Since pension freedoms and choice was announced, demand for defined benefit transfer advice has risen sharply, with no reduction in complexity, cost or risk. If anything, greater retirement flexibilities have brought more variables and less certainty around advice.
The temptation to take a short cut to process volume is great. DB pots offer probably the single biggest opportunity to quickly acquire significant assets under management right now, and we will inevitably see further regulatory intervention over the years to come.
There are plenty of product and asset managers also desperate for these assets who are pushing for more transfer business without accepting any of the liability which comes with it.
There is no desire from them to contribute to Financial Services Compensation Scheme levies in this area despite being significant beneficiaries of it.
“There are plenty of product and asset managers also desperate for these assets who are pushing for more transfer business without accepting any of the liability which comes with it.”

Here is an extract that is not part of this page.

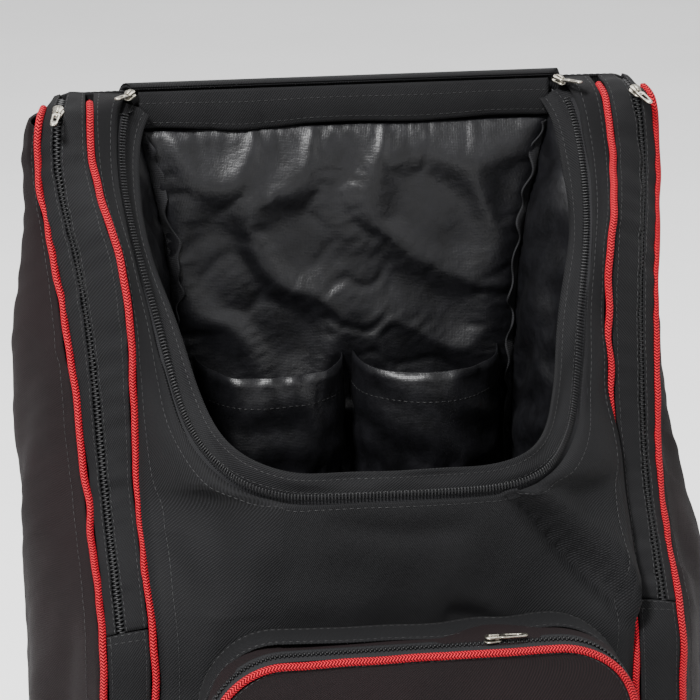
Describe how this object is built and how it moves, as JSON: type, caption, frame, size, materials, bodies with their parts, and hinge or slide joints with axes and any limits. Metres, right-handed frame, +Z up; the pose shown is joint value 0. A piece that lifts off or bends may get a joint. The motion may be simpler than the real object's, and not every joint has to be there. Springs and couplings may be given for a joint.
{
  "type": "kit bag",
  "caption": "Upright padded kit bag in charcoal twill with red piping: top flap thrown back, open mouth, inner bat sleeves, zipped side pockets and a zipped front pocket.",
  "frame": {"origin": "middle of the flat base, on the floor", "axes": "+Z up, +X to the right seen from the front, -Y out of the front, towards the open mouth and the front pocket"},
  "size_m": [0.4905, 0.3282, 0.8868],
  "materials": {
    "outer_cloth": "charcoal diagonal twill, lightly padded, matt with a soft sheen",
    "pocket_cloth": "charcoal diagonal twill with a faint warm tint",
    "lining": "glossy crumpled black nylon",
    "red_piping": "braided red cord piping",
    "zip_black": "black coil on woven tape",
    "slider_metal": "pale plated metal, lightly worn"
  },
  "bodies": {
    "root": {"back_panel": "outer_cloth", "base_panel": "outer_cloth", "bat_sleeve_left": "lining", "bat_sleeve_right": "lining", "flap": "outer_cloth", "front_panel": "outer_cloth", "gusset_inner_left": "outer_cloth", "gusset_inner_right": "outer_cloth", "gusset_lower_left": "outer_cloth", "gusset_lower_right": "outer_cloth", "gusset_outer_left": "outer_cloth", "gusset_outer_right": "outer_cloth", "lining_back": "lining", "lining_left": "lining", "lining_right": "lining", "main_slider_left": "slider_metal", "main_slider_right": "slider_metal", "main_zip_bag": "zip_black", "main_zip_flap": "zip_black", "opening_facing": "outer_cloth", "piping_inner_left": "red_piping", "piping_inner_right": "red_piping", "piping_outer_left": "red_piping", "piping_outer_right": "red_piping", "pocket_face": "pocket_cloth", "pocket_gusset": "pocket_cloth", "pocket_piping": "red_piping", "pocket_rain_flap": "outer_cloth", "pocket_slider": "slider_metal", "pocket_zip": "zip_black", "seam_binding_left": "outer_cloth", "seam_binding_right": "outer_cloth", "side_panel_left": "outer_cloth", "side_panel_right": "outer_cloth", "side_slider_left": "slider_metal", "side_slider_right": "slider_metal", "side_zip_left": "zip_black", "side_zip_right": "zip_black", "top_band": "outer_cloth"}
  },
  "joints": []
}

Why you need to look at cashflow
I struggle to see how it is possible to demonstrate a transfer provides a sustainable solution well into retirement, and achieves a client’s overall financial goals, without some form of lifetime cashflow in place.
Given cashflow modelling is still a minority sport in advice, I can only conclude that either a lot of advisers are dealing with “no-brainer” transfers where the numbers make a more formal cashflow an academic exercise, or there are a lot of simplistic reports being produced.
Most poor advice will come from a minority of advisers, but that might be enough to provoke professional indemnity insurers into removing cover for transfers for everyone, regardless of the quality of advice. This would put a stop to future transfers, with implications for existing DB schemes, and the Government’s freedom and choice agenda.
With this in mind it is hard to imagine the regulator not looking at any firm processing significant volumes for any evidence of poor practice. That said, I have seen some of the best examples of financial planning come from well-constructed DB transfer advice.
The regulator faces a difficult choice. Does it put more resources into “best practice” policy, or supervising poor advice? We have seen no real progress on a revised transfer value analysis calculation. Is it able to prevent a problem many predicted years ago?